*Task instructions:*
Reproduce exactly, and only, the lines running from the start of the entries below to the line containing "return wheel + arbor".

--- start of Given records ---

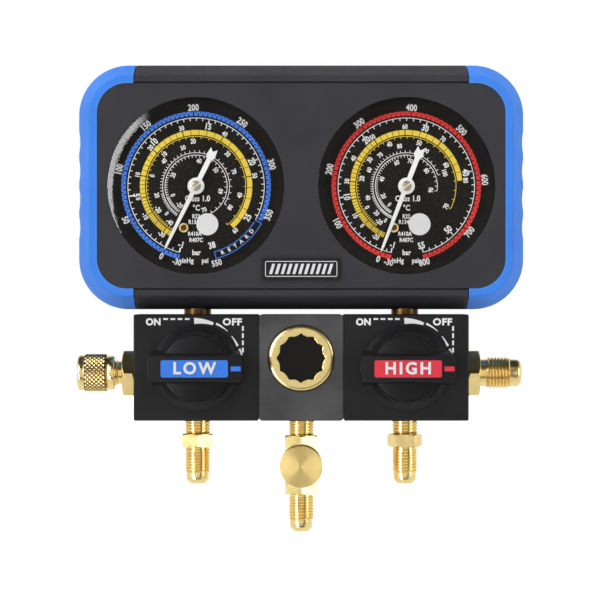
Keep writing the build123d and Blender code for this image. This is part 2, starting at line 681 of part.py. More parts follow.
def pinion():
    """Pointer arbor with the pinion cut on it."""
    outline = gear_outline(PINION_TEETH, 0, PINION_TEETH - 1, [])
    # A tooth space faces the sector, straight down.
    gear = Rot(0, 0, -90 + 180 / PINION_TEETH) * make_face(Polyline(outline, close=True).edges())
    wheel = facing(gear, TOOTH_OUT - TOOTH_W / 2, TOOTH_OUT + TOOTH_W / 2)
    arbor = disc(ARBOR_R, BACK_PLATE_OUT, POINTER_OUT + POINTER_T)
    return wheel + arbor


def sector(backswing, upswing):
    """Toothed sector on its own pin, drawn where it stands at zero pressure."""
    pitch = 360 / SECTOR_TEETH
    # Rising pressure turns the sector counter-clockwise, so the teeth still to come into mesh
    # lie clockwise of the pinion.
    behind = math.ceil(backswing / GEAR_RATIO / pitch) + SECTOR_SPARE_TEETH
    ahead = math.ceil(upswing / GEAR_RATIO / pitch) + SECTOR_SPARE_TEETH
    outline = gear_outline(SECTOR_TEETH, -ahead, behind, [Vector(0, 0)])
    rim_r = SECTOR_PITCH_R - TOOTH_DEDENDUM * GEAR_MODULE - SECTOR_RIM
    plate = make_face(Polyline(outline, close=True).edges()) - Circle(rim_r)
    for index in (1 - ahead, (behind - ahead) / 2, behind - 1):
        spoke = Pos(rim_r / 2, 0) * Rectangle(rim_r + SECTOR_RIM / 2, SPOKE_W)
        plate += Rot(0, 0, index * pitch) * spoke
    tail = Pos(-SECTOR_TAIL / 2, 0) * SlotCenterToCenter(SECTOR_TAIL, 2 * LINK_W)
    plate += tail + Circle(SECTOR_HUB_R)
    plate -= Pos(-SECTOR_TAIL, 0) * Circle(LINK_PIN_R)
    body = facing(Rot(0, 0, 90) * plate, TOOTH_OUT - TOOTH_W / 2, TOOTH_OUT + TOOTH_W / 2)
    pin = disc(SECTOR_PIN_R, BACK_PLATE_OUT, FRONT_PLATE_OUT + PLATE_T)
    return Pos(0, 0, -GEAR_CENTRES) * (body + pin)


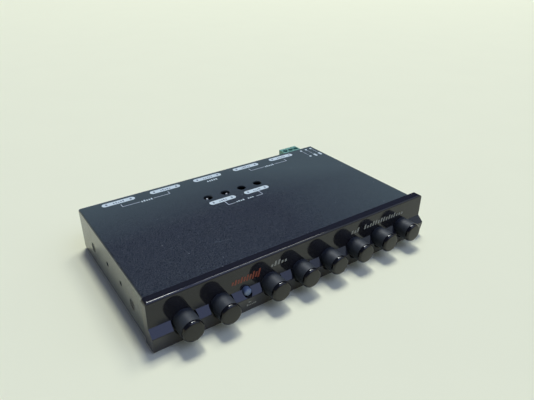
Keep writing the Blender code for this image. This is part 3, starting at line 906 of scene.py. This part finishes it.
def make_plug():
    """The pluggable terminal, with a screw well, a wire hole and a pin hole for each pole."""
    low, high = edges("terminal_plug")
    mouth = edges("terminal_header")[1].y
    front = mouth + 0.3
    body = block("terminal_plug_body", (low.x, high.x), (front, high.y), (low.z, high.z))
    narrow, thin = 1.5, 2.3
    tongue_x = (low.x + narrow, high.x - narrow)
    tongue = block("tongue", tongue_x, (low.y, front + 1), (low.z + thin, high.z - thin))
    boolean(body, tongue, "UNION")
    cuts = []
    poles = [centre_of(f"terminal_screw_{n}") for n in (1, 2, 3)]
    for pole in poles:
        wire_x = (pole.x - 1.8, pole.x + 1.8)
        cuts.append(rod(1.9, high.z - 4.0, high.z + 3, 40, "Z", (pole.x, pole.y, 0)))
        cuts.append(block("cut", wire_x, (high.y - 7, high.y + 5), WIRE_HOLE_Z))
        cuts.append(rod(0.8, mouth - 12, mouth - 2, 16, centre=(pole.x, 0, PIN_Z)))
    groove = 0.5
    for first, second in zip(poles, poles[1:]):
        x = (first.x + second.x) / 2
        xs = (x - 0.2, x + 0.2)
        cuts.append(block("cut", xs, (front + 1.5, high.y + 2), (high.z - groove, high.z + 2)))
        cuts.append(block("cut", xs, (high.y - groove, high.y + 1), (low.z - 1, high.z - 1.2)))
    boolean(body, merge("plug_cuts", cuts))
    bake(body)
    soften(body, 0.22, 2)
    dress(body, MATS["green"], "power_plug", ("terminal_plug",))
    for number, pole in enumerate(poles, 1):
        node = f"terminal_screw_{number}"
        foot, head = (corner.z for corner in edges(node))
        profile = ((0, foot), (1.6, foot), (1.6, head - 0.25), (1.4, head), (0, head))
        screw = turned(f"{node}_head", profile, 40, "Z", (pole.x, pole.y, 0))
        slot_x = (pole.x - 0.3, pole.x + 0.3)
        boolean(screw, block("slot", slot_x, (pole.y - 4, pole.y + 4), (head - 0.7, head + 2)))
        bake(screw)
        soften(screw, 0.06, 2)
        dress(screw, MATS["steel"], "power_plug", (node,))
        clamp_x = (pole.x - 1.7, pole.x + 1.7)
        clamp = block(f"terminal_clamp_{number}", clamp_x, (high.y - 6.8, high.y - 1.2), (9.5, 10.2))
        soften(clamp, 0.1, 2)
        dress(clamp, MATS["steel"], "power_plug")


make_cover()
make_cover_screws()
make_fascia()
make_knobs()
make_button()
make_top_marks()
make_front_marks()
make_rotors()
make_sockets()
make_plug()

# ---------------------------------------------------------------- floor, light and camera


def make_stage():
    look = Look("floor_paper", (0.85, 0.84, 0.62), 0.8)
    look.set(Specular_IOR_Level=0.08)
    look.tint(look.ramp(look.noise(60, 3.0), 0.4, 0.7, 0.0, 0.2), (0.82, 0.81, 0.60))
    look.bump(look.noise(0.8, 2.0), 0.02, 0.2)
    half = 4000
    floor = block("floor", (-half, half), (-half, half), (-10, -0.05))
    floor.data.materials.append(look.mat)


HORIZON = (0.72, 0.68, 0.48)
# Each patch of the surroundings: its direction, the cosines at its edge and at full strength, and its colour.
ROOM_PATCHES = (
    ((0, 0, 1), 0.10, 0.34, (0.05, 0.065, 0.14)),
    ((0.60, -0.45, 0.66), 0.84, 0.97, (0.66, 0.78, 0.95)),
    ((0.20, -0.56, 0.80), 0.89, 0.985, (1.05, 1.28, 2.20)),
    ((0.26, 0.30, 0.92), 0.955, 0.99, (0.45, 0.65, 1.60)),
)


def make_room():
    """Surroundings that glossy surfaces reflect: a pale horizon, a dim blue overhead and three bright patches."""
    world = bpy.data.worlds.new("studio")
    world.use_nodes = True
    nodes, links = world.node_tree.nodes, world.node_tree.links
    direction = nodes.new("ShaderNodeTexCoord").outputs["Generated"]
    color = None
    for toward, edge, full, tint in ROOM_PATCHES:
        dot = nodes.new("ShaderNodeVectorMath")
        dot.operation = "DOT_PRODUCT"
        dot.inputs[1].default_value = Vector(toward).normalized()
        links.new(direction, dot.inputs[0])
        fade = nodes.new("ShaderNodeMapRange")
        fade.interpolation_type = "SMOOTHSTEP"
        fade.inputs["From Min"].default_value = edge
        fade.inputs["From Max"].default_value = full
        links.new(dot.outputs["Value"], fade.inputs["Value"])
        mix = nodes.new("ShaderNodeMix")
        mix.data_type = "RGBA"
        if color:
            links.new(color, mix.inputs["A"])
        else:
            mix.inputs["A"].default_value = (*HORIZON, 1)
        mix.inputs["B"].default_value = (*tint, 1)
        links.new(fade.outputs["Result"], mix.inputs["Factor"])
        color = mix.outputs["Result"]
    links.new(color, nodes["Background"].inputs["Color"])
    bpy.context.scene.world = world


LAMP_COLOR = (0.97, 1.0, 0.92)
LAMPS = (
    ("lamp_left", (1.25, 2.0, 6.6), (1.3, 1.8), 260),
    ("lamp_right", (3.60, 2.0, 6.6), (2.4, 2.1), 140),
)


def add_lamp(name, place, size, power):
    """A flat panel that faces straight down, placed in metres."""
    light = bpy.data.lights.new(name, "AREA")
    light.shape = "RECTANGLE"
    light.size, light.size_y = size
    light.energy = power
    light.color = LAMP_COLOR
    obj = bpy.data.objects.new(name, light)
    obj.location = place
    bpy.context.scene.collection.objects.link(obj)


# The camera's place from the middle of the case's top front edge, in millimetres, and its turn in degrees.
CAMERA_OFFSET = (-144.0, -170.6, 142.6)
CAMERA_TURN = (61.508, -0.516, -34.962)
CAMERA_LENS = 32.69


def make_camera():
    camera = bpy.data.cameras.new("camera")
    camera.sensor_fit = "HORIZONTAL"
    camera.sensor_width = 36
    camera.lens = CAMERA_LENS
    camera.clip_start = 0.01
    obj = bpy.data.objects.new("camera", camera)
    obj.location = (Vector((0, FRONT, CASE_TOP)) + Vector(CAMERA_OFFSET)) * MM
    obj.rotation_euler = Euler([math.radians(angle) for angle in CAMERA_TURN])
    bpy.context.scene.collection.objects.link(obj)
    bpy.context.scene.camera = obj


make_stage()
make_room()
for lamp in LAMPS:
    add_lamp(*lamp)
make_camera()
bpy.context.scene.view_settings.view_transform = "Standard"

--- end of Given records ---

*Task output:*
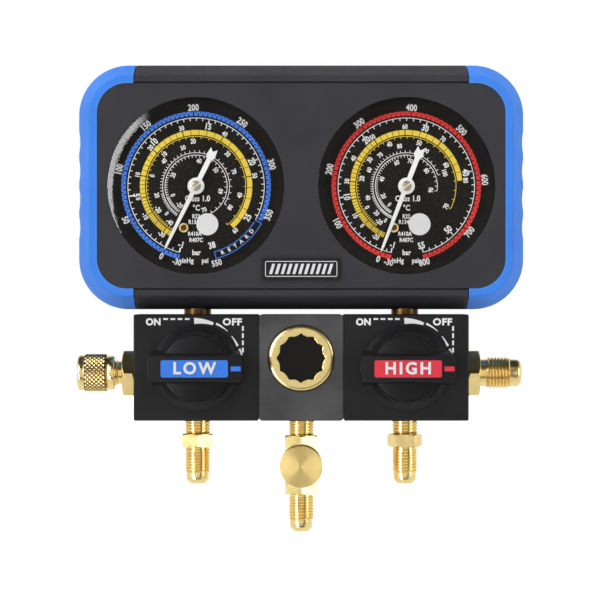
Keep writing the build123d and Blender code for this image. This is part 2, starting at line 681 of part.py. More parts follow.
def pinion():
    """Pointer arbor with the pinion cut on it."""
    outline = gear_outline(PINION_TEETH, 0, PINION_TEETH - 1, [])
    # A tooth space faces the sector, straight down.
    gear = Rot(0, 0, -90 + 180 / PINION_TEETH) * make_face(Polyline(outline, close=True).edges())
    wheel = facing(gear, TOOTH_OUT - TOOTH_W / 2, TOOTH_OUT + TOOTH_W / 2)
    arbor = disc(ARBOR_R, BACK_PLATE_OUT, POINTER_OUT + POINTER_T)
    return wheel + arbor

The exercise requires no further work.